The Acer X193w is somewhat more expensive than the above-discussed model and features a more exciting exterior. It comes from Acer’s relatively new series. We have already tested one model, X192w, from it.

Judging by the specifications, this monitor has the same or similar matrix as is installed in the previous model. We’ve got dynamic contrast but no RTC again. The latter technology is still limited to rather expensive models whereas dynamic contrast has spread to almost every model, except for the cheapest ones, in new product series of all the manufacturers. It is sad because response time compensation is a more useful feature than dynamic contrast.

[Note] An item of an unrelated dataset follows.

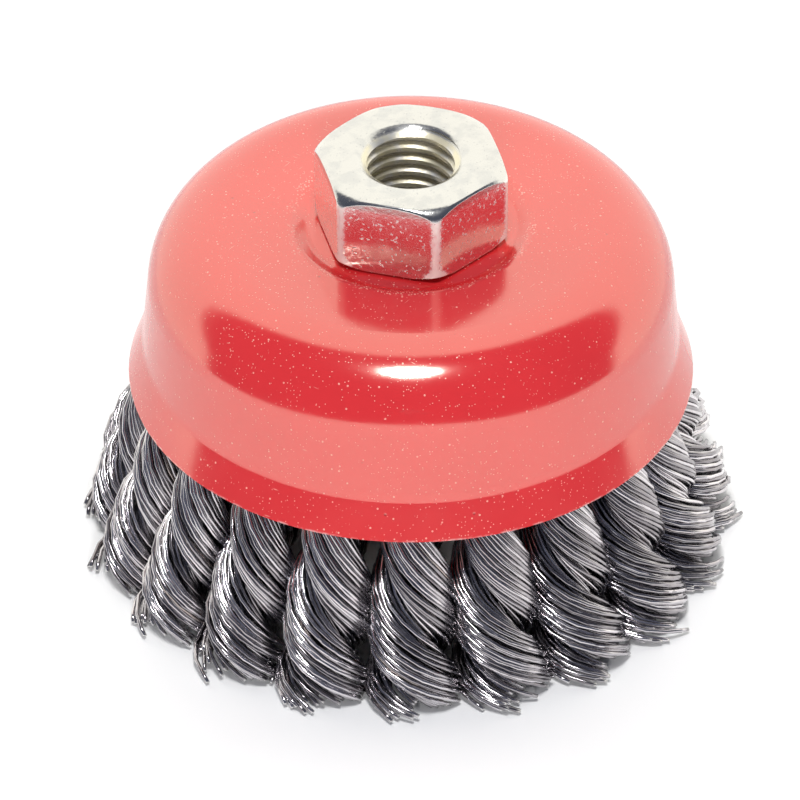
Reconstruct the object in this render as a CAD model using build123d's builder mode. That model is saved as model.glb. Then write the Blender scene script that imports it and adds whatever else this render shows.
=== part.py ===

The X193w looks livelier than the plain square models of the AL1916 series thanks to the protrusion in the bottom center of the front panel and the new position of the controls. The stand has transformed from square into an arrow-like shape. There is a metallic plate in the stand to make it steadier. This doesn’t seem much of an innovation, yet the monitor’s appearance is not boring or dull anymore.

The new stand has old functionality. It only allows you to adjust the tilt of the screen. You can replace it with a VESA-compatible mount using the holes at the back panel.

A digital interface is now added to the analog input.

The buttons are placed on the beveled bottom edge of the front panel. They look nice but are not really handy. The buttons don’t provide clear feedback to the finger and also rattle somewhat. The monitor provides quick access to the automatic image adjustment and to choosing a factory-set image mode (Empowering Technology).

The menu is absolutely the same as in the previous model and has the same drawbacks (it doesn’t remember the last changed option and always opens up on the Empowering Technology tab).

The monitor’s brightness and contrast are set at 77% and 50%, respectively, by default. I lowered both to 35% to achieve a 100nit level of white. Color gradients are displayed without banding and there are no problems with dark halftones at low levels of contrast. You shouldn’t increase the contrast setting above its default as it makes light halftones indistinguishable from each other. The monitor’s brightness is regulated by means of backlight modulation at a frequency of 270Hz.